5. The lender will conduct a credit check
The lender will conduct a complete credit check before processing your home loan application to the next stage. They will pay close attention to any outstanding debts, missed payments or defaults. It’s best to get ahead of the curve with this one, so check your credit score and report for free before you apply for a home loan.
6. Get unconditional approval
You can get unconditional approval when you find a property to buy and valuation is finalised. Your lender will issue a formal loan offer detailing the terms and conditions of the loan, including your rate. Review the loan offer and sign it if you accept the terms.

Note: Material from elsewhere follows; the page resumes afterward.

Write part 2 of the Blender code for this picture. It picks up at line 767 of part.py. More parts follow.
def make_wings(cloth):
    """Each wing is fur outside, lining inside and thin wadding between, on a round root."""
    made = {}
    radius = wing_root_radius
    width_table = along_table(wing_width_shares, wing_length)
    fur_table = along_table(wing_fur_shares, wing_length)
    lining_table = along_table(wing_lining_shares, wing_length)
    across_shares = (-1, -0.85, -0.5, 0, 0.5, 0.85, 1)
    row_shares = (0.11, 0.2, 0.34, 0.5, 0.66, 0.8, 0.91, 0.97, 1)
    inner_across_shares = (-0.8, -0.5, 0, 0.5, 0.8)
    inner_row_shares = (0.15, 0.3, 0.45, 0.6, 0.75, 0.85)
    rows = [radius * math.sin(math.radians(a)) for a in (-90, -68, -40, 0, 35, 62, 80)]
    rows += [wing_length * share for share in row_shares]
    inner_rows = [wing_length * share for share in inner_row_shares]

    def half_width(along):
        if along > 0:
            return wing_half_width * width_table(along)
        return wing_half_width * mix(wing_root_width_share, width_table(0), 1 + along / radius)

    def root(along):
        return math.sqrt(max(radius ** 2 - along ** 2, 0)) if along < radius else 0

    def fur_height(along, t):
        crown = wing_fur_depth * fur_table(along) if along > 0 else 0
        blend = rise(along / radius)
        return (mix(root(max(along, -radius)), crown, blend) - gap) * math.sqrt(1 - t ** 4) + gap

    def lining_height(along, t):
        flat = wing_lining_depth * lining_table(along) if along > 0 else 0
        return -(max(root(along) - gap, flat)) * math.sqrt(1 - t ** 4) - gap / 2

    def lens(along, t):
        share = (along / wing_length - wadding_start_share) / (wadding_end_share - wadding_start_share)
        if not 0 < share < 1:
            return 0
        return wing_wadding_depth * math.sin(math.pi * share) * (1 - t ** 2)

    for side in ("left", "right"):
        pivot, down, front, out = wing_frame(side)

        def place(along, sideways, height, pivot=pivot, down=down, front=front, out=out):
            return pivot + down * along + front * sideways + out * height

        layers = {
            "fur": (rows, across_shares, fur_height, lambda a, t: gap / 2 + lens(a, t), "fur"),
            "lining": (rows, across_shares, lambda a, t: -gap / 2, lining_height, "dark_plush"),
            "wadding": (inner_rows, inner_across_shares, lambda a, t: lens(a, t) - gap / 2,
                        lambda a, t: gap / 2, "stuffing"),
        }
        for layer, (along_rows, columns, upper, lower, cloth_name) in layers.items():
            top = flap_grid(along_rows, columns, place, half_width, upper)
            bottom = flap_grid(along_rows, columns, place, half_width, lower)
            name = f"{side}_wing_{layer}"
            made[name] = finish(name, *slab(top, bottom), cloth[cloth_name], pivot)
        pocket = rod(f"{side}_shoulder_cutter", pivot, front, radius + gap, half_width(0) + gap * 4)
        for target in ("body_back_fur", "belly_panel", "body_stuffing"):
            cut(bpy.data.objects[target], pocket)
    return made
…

5 tips to get a home loan with a low deposit
1
Speak to a mortgage broker
Speak to a mortgage broker about how to get the best low deposit home loan for your financial situation and goals. They will also know which lenders offer this type of product and which are more likely to accept your application.
2
Tidy up your spending
Your lender will want to see a history of responsible spending, especially if you have a low deposit. Make sure to reign in all your discretionary spending at least six months prior to applying for a home loan. Lenders will look at your bank statements to see where your money is going.
3
Pay off your debts
Debt affects your ability to make repayments and may imply that you’re spending more than you earn. Prove to your lender that you’re financially responsible by paying off some debts before you apply, particularly high-interest debt like credit cards, personal loans, or car loans.
4
Bump up your savings
Genuine savings is money you’ve earned and put aside yourself (e.g. in a high-interest savings account). It shows lenders that you can manage your finances and that you’ll be able to make the repayments. The more you save, the better your application will appear.
5
Use government incentives and grants
Make use of government incentives like the Home Guarantee Scheme (HGS) or First Home Owner Grant (FHOG) to get you into your dream home with a smaller deposit and potentially save on LMI. Places may be limited, so check your eligibility before you apply.